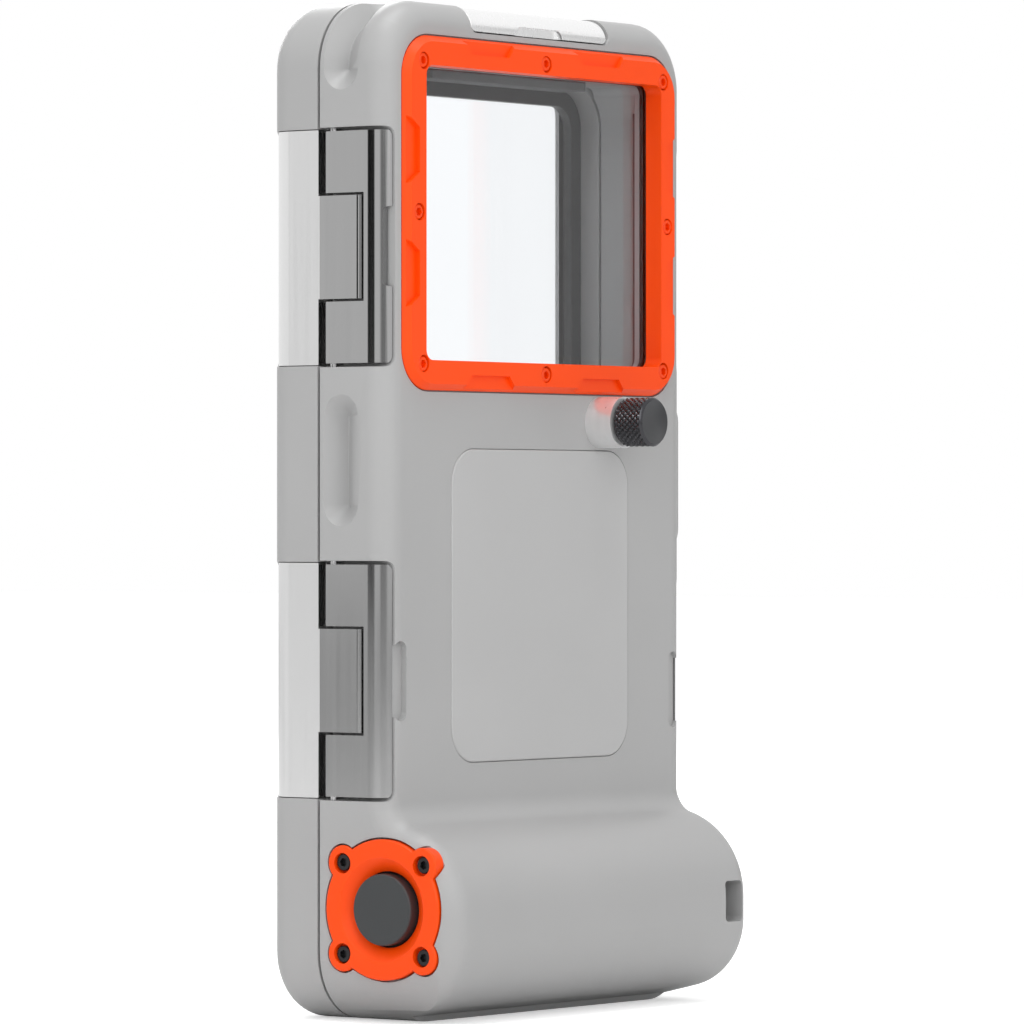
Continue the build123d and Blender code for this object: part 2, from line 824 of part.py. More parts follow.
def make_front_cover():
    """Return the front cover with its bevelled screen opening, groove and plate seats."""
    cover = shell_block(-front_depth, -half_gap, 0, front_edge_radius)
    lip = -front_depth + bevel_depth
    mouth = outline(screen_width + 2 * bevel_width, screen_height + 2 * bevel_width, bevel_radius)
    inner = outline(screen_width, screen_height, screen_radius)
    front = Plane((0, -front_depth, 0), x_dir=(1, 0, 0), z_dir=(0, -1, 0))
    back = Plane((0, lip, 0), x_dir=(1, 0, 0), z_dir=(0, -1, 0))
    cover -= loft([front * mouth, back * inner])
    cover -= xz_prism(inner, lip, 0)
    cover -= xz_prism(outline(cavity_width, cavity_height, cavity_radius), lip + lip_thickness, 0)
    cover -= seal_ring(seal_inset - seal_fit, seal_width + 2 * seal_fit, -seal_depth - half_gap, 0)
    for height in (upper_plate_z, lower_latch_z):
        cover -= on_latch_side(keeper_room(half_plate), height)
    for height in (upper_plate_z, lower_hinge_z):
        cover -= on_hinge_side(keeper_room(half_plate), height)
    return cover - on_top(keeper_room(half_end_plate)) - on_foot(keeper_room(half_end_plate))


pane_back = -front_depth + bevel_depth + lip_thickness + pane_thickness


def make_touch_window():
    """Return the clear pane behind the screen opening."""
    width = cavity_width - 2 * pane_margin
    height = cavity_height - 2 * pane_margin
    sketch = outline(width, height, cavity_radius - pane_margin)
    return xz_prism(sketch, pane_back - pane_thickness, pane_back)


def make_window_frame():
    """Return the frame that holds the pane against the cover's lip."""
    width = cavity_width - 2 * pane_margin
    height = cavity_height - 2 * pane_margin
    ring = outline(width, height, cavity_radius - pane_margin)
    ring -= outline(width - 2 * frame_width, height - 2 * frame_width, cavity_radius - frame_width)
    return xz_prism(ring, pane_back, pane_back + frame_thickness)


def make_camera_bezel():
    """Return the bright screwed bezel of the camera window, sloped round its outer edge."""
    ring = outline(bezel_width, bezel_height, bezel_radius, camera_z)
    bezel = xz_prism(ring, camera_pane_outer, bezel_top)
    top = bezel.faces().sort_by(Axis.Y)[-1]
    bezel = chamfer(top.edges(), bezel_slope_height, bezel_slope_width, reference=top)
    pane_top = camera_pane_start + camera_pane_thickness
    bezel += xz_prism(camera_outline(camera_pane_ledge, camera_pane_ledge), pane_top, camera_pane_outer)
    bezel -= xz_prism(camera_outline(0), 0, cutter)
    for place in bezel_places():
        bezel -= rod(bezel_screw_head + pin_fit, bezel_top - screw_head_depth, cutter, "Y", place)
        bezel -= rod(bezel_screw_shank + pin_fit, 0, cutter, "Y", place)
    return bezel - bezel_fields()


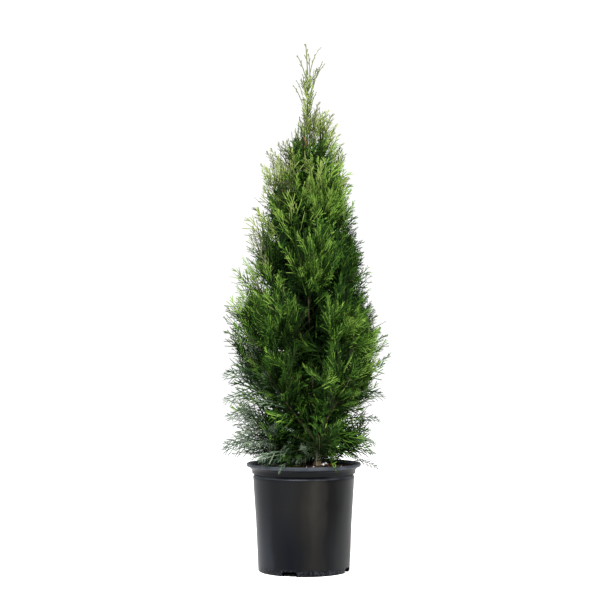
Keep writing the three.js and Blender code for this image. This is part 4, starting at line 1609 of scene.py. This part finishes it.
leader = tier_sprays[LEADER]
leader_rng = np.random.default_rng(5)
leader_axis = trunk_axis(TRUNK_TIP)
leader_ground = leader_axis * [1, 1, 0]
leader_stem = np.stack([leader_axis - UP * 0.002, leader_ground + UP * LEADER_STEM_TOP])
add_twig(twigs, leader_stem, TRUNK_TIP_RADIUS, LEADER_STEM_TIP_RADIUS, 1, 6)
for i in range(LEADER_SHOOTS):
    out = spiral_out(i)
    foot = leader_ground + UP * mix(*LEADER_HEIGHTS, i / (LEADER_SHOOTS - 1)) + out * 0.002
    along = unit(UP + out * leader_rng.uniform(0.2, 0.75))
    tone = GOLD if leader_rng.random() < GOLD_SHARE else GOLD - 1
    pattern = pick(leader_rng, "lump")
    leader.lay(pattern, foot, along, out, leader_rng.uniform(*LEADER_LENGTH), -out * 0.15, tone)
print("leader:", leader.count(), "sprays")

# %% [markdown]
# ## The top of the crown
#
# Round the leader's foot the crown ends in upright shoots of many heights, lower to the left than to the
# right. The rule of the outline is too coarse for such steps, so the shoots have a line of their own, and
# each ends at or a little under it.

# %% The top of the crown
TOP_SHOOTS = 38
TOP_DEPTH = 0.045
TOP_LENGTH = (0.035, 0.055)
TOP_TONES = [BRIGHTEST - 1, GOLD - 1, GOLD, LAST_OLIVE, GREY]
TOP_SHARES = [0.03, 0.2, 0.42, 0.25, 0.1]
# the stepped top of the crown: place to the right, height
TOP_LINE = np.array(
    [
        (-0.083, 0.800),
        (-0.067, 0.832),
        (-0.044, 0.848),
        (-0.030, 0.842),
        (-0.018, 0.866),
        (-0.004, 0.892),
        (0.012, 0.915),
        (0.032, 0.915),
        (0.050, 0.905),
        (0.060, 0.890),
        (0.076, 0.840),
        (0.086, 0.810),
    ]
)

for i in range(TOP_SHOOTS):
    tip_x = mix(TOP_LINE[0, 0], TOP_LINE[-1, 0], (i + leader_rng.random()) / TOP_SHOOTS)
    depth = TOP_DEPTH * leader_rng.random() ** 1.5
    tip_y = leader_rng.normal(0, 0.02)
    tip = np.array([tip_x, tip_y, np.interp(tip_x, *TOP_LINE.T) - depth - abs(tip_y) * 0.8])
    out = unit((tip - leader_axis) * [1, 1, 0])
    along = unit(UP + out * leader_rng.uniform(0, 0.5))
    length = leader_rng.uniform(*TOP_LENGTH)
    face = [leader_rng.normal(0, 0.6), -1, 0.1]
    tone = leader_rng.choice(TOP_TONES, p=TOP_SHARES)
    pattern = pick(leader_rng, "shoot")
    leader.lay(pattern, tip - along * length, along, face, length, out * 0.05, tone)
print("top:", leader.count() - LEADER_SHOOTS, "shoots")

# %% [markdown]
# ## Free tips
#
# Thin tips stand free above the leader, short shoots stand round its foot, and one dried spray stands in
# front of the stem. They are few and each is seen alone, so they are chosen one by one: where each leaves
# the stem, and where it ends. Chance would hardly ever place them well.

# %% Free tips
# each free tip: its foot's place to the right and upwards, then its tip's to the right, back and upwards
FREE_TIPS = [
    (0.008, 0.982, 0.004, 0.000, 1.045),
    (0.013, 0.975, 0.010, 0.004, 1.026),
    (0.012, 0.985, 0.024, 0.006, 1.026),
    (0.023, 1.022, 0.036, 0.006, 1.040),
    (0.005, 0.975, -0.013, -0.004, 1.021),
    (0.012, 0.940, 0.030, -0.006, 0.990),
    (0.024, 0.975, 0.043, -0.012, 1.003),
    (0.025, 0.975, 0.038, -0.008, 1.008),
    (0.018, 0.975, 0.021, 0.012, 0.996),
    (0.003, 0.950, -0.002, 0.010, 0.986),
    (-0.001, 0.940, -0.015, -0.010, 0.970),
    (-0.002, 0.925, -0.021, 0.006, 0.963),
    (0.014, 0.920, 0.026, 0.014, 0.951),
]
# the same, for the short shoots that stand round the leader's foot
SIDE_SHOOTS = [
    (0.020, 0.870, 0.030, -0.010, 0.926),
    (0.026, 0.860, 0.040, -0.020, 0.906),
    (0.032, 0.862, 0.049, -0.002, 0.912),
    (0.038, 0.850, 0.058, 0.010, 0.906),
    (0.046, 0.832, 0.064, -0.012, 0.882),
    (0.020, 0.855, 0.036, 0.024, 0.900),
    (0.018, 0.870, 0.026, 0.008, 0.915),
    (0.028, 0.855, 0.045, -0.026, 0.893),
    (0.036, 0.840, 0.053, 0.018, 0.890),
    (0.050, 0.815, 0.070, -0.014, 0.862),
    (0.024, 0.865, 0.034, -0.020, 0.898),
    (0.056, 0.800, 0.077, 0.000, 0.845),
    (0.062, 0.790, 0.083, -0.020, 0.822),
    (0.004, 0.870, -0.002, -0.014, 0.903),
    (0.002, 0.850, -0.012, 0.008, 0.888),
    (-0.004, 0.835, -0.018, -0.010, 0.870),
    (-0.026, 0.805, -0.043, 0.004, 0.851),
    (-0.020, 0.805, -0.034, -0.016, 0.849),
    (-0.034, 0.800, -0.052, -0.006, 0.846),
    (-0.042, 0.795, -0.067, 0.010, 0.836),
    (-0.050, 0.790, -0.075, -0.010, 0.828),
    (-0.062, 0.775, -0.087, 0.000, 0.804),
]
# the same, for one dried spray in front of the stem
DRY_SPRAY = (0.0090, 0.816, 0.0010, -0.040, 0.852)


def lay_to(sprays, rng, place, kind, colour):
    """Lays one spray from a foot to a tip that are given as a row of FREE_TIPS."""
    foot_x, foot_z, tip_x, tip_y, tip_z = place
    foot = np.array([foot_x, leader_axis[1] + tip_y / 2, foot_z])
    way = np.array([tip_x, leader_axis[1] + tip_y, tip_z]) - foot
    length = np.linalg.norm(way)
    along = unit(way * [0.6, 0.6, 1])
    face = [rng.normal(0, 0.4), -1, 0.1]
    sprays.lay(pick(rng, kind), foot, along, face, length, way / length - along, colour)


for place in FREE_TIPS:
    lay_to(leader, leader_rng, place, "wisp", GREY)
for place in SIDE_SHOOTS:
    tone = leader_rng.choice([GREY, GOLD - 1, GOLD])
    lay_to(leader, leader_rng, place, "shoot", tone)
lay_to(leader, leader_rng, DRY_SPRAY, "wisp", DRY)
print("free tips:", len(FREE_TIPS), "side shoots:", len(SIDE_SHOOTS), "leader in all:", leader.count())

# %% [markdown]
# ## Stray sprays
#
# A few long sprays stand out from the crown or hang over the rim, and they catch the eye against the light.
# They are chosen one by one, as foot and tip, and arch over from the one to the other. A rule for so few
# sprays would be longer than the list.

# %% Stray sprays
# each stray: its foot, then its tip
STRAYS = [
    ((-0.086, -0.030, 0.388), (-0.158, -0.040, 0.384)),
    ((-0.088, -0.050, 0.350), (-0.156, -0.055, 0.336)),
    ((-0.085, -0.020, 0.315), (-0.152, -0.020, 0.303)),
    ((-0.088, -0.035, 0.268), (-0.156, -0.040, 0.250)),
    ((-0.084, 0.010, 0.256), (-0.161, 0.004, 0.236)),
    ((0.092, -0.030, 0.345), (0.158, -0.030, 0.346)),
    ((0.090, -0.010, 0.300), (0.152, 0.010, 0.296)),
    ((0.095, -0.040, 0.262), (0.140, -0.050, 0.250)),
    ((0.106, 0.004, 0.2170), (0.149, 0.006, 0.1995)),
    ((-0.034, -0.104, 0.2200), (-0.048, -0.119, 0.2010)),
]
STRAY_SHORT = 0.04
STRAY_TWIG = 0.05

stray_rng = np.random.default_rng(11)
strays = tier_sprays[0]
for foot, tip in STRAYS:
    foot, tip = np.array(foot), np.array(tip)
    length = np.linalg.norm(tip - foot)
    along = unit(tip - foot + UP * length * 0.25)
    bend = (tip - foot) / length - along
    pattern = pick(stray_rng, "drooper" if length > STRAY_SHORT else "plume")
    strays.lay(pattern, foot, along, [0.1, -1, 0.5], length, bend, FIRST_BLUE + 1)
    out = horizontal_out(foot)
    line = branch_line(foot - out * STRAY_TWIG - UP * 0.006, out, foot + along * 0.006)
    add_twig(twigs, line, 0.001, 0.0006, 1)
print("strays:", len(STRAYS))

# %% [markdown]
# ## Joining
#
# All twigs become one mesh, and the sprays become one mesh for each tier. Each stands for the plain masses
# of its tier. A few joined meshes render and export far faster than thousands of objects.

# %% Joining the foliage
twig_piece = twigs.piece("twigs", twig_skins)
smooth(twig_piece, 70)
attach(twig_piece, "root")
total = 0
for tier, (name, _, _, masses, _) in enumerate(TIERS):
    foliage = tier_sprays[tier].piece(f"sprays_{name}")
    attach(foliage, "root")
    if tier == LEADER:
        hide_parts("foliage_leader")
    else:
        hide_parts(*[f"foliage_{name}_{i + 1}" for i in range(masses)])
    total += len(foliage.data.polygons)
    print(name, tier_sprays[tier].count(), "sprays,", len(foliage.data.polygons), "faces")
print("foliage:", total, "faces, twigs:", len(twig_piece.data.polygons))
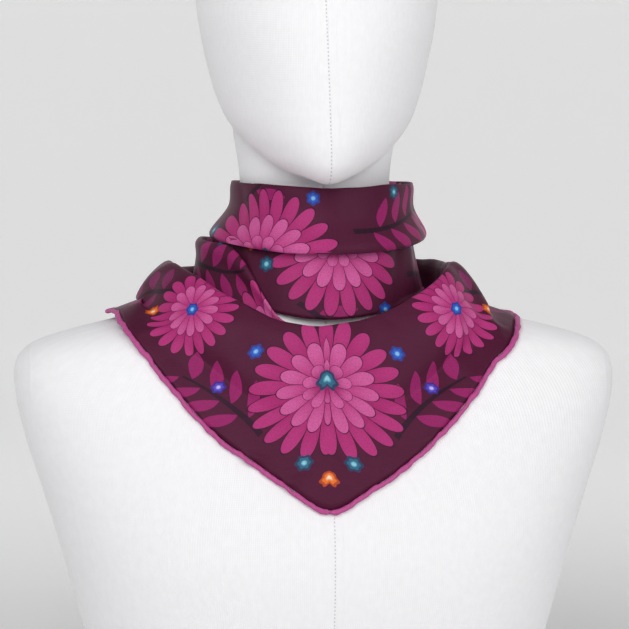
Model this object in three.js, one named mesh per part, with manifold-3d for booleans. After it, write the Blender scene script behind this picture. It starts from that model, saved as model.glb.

━━━━━━━━

### Given request:
Starting at the first line of the data above, please restate word for word every line up to and including the one that holds "return xz_prism(sketch, pane_back", and add nothing else.

### Exercise answer:
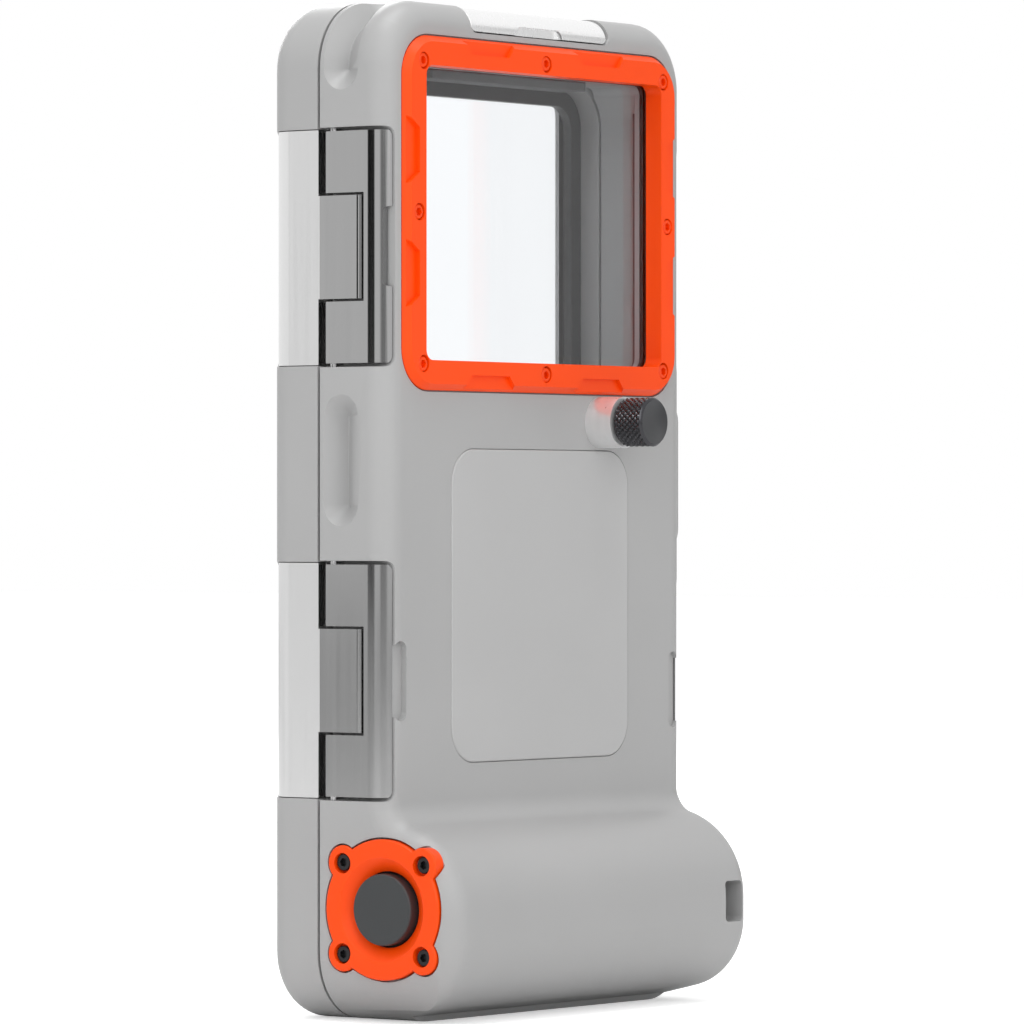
Continue the build123d and Blender code for this object: part 2, from line 824 of part.py. More parts follow.
def make_front_cover():
    """Return the front cover with its bevelled screen opening, groove and plate seats."""
    cover = shell_block(-front_depth, -half_gap, 0, front_edge_radius)
    lip = -front_depth + bevel_depth
    mouth = outline(screen_width + 2 * bevel_width, screen_height + 2 * bevel_width, bevel_radius)
    inner = outline(screen_width, screen_height, screen_radius)
    front = Plane((0, -front_depth, 0), x_dir=(1, 0, 0), z_dir=(0, -1, 0))
    back = Plane((0, lip, 0), x_dir=(1, 0, 0), z_dir=(0, -1, 0))
    cover -= loft([front * mouth, back * inner])
    cover -= xz_prism(inner, lip, 0)
    cover -= xz_prism(outline(cavity_width, cavity_height, cavity_radius), lip + lip_thickness, 0)
    cover -= seal_ring(seal_inset - seal_fit, seal_width + 2 * seal_fit, -seal_depth - half_gap, 0)
    for height in (upper_plate_z, lower_latch_z):
        cover -= on_latch_side(keeper_room(half_plate), height)
    for height in (upper_plate_z, lower_hinge_z):
        cover -= on_hinge_side(keeper_room(half_plate), height)
    return cover - on_top(keeper_room(half_end_plate)) - on_foot(keeper_room(half_end_plate))


pane_back = -front_depth + bevel_depth + lip_thickness + pane_thickness


def make_touch_window():
    """Return the clear pane behind the screen opening."""
    width = cavity_width - 2 * pane_margin
    height = cavity_height - 2 * pane_margin
    sketch = outline(width, height, cavity_radius - pane_margin)
    return xz_prism(sketch, pane_back - pane_thickness, pane_back)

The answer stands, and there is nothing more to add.